The setup for a multi-factor ANOVA in R is similar to a single factor ANOVA except that there are two columns for grouping variables instead of one.  Click here to see the structure of the data for the example in Section 3.3.  

Here is the R script to run the two-factor ANOVA:

# read in the data for the fake soap experiment
soapData <- read.csv(file.choose())

# display the data table
soapData

# fit a linear model to the data
model <- lm(counts ~ soap + triclosan, data = soapData)
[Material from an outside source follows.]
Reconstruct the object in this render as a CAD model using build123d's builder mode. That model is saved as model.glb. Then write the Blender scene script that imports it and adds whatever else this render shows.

#run the ANOVA on the model
anova(model)

You can copy the script from this raw text Gist.  Notice that the format of the function ("lm") that fits the linear model is very similar to the single-factor ANOVA.  The only difference is that there are two grouping variables ("soap + triclosan") specified after the tilde, instead of one.  Here is the ANOVA table from the output:

Analysis of Variance Table

Response: counts
          Df   Sum Sq Mean Sq F value Pr(>F)  
soap       1  4704500 4704500  7.0898 0.0164 *
triclosan  1   264500  264500  0.3986 0.5362  
Residuals 17 11280500  663559                 
---
Signif. codes:  0 ‘***’ 0.001 ‘**’ 0.01 ‘*’ 0.05 ‘.’ 0.1 ‘ ’ 1

 

Since this is a two-factor ANOVA, there is a line in the ANOVA table for each of the two factors, and each factor has its own P-value.  The star after the soap P-value indicates that the factor is significant at the P < 0.05 significance level as shown by the key of significance codes below the table.  If the P-value had been less than 0.01, two stars would have been used, etc.  Compare the results with Table 18 in Section 3.3.  

 

There is fundamentally no difference in the setup of the test when one of the two factors is a block effect.  (Technically, this is not true since we should be making some modifications to the script due to the fact that the block is a random effect.  But that's beyond the scope of this class.)  Here is the script to analyze the data described in Section 3.4:

# read in the data for the blocked ERG experiment
colorData <- read.csv(file.choose())

# display the data table
colorData

# fit a linear model to the data
model <- lm(response ~ block + color, data = colorData)

#run the ANOVA on the model
anova(model)

Here's the link to the raw text Gist of this script.  Although the names of the factors and tables are different, the format of the script is exactly the same.  Run the script and verify that you obtain the same results as in Table 19 of Section 3.4.